JEMP Records 1003

Phish grew up in 1996. In August, they held their first major festival called the Clifford Ball in upstate New York, attracting 75,000 fans. In October, they released their sublime Billy Breathes, dispelling the myth that they couldn’t create a studio classic. On Halloween, they covered Talking Heads’ Remain in Light, discovering their inner funk child. However, from October through December, the band stumbled artistically during an awkward transition playing hockey arenas while their setlists lacked innovation.

The debut trip to Las Vegas for Phish, on December 6th of that year, gave the band a chance to live up to an event’s expectations and they didn’t disappoint. A demarcation point was being drawn into the desert sand. Playing the relatively small (and soon-to-be relocated) Aladdin Theatre, before future trips at the sprawling Thomas & Mack Center, served as a symbolically appropriate location for the Vermont quartet with an identity crisis.

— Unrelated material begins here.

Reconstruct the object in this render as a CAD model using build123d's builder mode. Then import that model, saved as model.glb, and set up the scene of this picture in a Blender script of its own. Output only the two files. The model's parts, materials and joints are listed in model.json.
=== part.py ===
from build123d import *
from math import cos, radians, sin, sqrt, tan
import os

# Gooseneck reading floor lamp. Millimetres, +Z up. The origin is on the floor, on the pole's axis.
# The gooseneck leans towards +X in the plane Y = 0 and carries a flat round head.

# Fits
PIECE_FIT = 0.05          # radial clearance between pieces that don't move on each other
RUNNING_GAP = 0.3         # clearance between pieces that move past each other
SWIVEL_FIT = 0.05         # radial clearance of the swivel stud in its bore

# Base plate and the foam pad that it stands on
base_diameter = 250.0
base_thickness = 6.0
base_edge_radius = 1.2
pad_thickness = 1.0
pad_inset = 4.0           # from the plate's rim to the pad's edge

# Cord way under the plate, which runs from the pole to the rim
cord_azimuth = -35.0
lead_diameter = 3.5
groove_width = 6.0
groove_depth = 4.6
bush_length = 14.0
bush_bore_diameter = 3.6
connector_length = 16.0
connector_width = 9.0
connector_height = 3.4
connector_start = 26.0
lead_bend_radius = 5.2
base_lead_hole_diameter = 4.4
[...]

The first set begins with maximum party frills on “Wilson” and the recently revived “Peaches En Regalia,” segues into old school frivolity on "2001 > Llama,” and grabs the collective jugular on “You Enjoy Myself,” with an “I love donuts” vocal rap for added flavor. “Down With Disease” transforms the gangly energy into a concentrated exclamation point. When the band returns to the vocal chorus after a focused jam highlighted by a rotating riff sequence from guitarist Trey Anastasio, they are riding a euphoric peak and the momentum effortlessly melts into “Frankenstein.”

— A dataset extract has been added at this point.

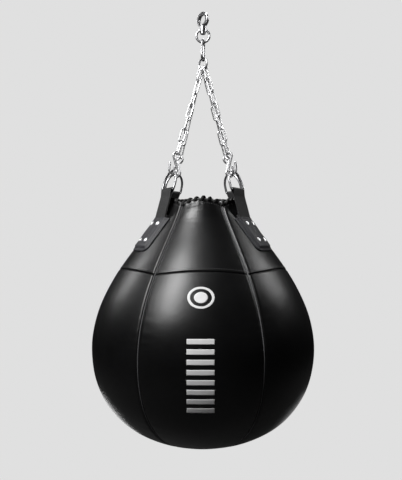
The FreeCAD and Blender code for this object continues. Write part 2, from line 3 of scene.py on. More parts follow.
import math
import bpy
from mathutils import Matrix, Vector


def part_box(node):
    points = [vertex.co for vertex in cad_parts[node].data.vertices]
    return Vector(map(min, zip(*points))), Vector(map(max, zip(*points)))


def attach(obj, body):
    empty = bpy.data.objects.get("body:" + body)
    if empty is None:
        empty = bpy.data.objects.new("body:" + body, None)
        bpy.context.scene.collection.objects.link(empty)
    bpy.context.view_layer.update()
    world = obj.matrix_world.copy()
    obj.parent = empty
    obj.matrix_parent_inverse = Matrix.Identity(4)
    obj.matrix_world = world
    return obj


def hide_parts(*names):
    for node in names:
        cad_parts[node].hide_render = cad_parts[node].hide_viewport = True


bl_info = {
    "name": "Teardrop Punching Bag",
    "version": (1, 0, 0),
    "blender": (4, 5, 0),
    "location": "View3D > Sidebar > Punching Bag",
    "description": "Builds a teardrop punching bag's leather, webbing, lacing, metal finishes and studio",
    "category": "Object",
}

import bmesh
import bpy
import numpy as np
from mathutils import Vector

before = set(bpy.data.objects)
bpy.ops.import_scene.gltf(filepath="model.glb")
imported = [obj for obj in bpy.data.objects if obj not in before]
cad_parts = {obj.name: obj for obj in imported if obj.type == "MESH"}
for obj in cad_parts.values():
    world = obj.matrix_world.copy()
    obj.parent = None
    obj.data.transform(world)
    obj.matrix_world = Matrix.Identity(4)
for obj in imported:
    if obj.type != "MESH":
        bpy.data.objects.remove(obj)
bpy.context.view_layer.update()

RIM_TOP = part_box("upper_panel_1")[1].z
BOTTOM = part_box("bottom_cap")[0].z
LEGS = {"rear_left": -124.0, "front_left": -62.0, "rear_right": 124.0, "front_right": 62.0}
FULL_TURN = 360.0


# ---- sizes and looks that a user would change ----

def length_property(name, description, default):
    return bpy.props.FloatProperty(
        name=name, description=description, default=default, unit="LENGTH", precision=5
    )


def share_property(name, description, default):
    return bpy.props.FloatProperty(
        name=name, description=description, default=default, min=0.0, subtype="FACTOR"
    )


def colour_property(name, description, default):
    return bpy.props.FloatVectorProperty(
        name=name, description=description, default=default, size=3, subtype="COLOR", min=0.0, max=1.0
    )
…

The second set delivers the unpredictability that was always a brilliantly strange and beautiful trademark of the band. The funhouse atmosphere from the first set hasn’t leveled off as Phish jolts into “Julius” and “Sparkle,” but finally, thankfully, the energy is tweaked into another space quadrant entirely on a landmark version of “Mike’s Groove.” They sandwich a deliciously ambient “Simple” and a transcendent “Harry Hood,” between a hyper “Mike’s Song” and a pedal-to-the metal “Weekapaug Groove,” replacing the traditional “I Am Hydrogen” interlude with nary a complaint.

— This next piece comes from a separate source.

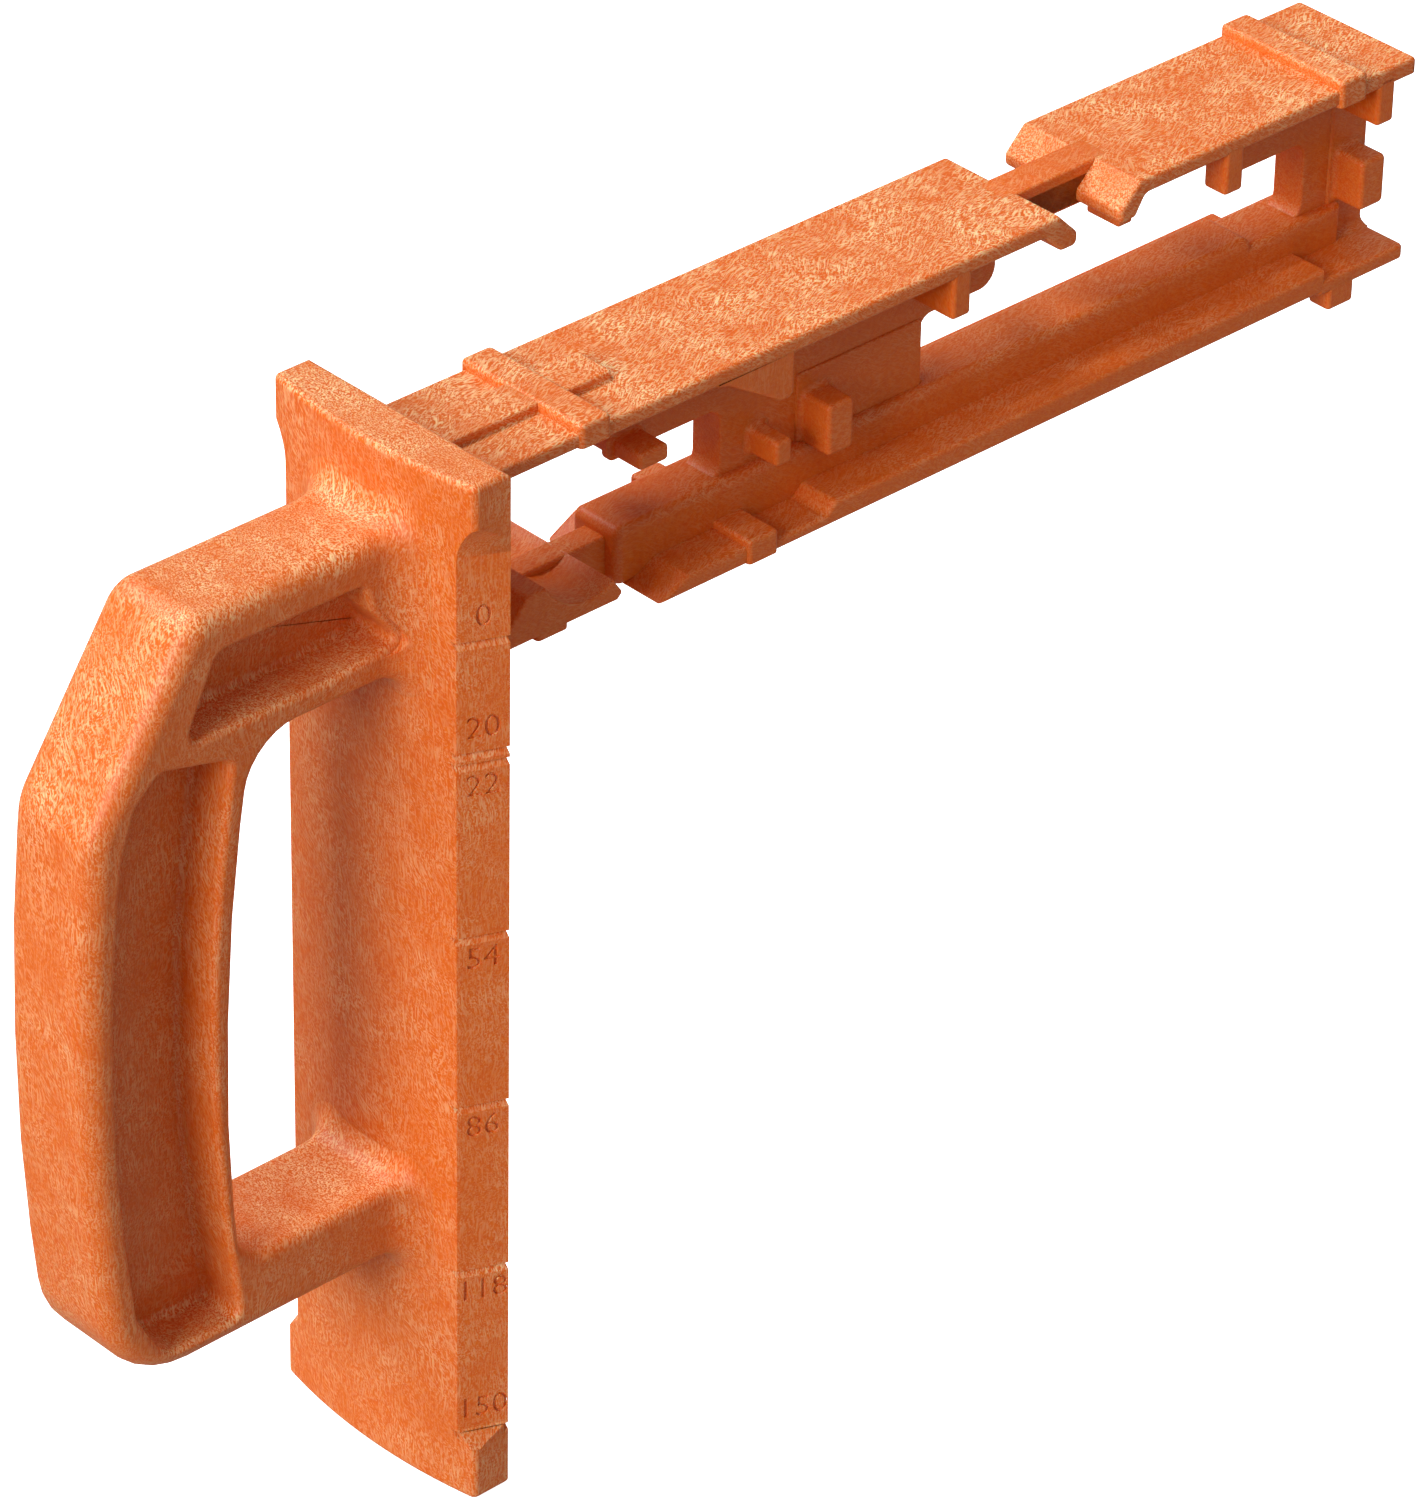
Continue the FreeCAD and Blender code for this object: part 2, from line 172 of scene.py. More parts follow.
def finish_end(bm, faces, tip, extra=0):
    """Round or flare the rim of the end faces, then run on by extra."""
    steps = TIP_STEPS[abs(tip) >= SMALL_TIP]
    before = (0.0, 0.0)
    for step in range(1, steps + 1 if tip else 1):
        angle = math.pi / 2 * step / steps
        now = (tip * (1 - math.cos(angle)), abs(tip) * math.sin(angle))
        bmesh.ops.inset_region(bm, faces=faces, thickness=now[0] - before[0],
                               depth=now[1] - before[1], use_even_offset=True,
                               use_boundary=True)
        before = now
    if extra:
        bmesh.ops.inset_region(bm, faces=faces, thickness=0, depth=extra,
                               use_even_offset=True, use_boundary=True)


def prism(axis, corners, low, high, tips=(0, 0), over=(0, 0)):
    """A solid from a rounded outline, finished at both ends."""
    return thicken(rounded_face(axis, corners), axis, low, high, tips, over)


def box(low_a, high_a, low_b, high_b, radius):
    """Corners of an upright rectangle with one corner radius."""
    return [(low_a, low_b, radius), (high_a, low_b, radius), (high_a, high_b, radius),
            (low_a, high_b, radius)]


def solid(bm, name="tool"):
    """An object holding the mesh, still in millimetres."""
    mesh = bpy.data.meshes.new(name)
    bm.to_mesh(mesh)
    bm.free()
    item = bpy.data.objects.new(name, mesh)
    bpy.context.scene.collection.objects.link(item)
    return item


def drop(item):
    """Remove an object together with its mesh."""
    mesh = item.data
    bpy.data.objects.remove(item)
    bpy.data.meshes.remove(mesh)


def carve(bm, tools, operation="DIFFERENCE"):
    """The mesh with each tool cut away from it or joined to it."""
    item = solid(bm, "blank")
    cutters = [solid(tool) for tool in tools]
    for cutter in cutters:
        step = item.modifiers.new("cut", "BOOLEAN")
        step.operation = operation
        step.solver = "EXACT"
        step.object = cutter
    graph = bpy.context.evaluated_depsgraph_get()
    result = bmesh.new()
    result.from_object(item, graph)
    for spare in cutters + [item]:
        drop(spare)
    bmesh.ops.remove_doubles(result, verts=result.verts[:], dist=0.002)
    return result


def together(meshes):
    """Several separate meshes as one."""
    whole = bmesh.new()
    for bm in meshes:
        mesh = bpy.data.meshes.new("part")
        bm.to_mesh(mesh)
        bm.free()
        whole.from_mesh(mesh)
        bpy.data.meshes.remove(mesh)
    return whole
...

“Sweet Adeline” is sung a cappella without microphones and is the first in a series of had-to-be-there’ moments. The encore is thirty minutes plus of Vegas schwag with 2/3 PrimusLes Claypool and Larry LaLondeplaying “Harpua”‘s bizarro time signature, wrapped inside Anastasio narration discussing the plight of Jimmy in the desert, entering Sin City for the first time. A country number follows, “I Want To Be A Cowboy’s Sweetheart” sung by Heather August, Anamieke Carrozza and featuring John McEuen, who also shows up with four Elvis Impersonators and Jon Fishman as the King on a “Suspicious Minds > Harpua > Suzy Greenberg > Suzie Q” quartet of madness, which eventually includes all Veguests. This excitement does not translate completely on audio but it is another sign that the band did know how to rise to the occasion when duty called in the pre-cow funk, early adult phase known as Phish 1996.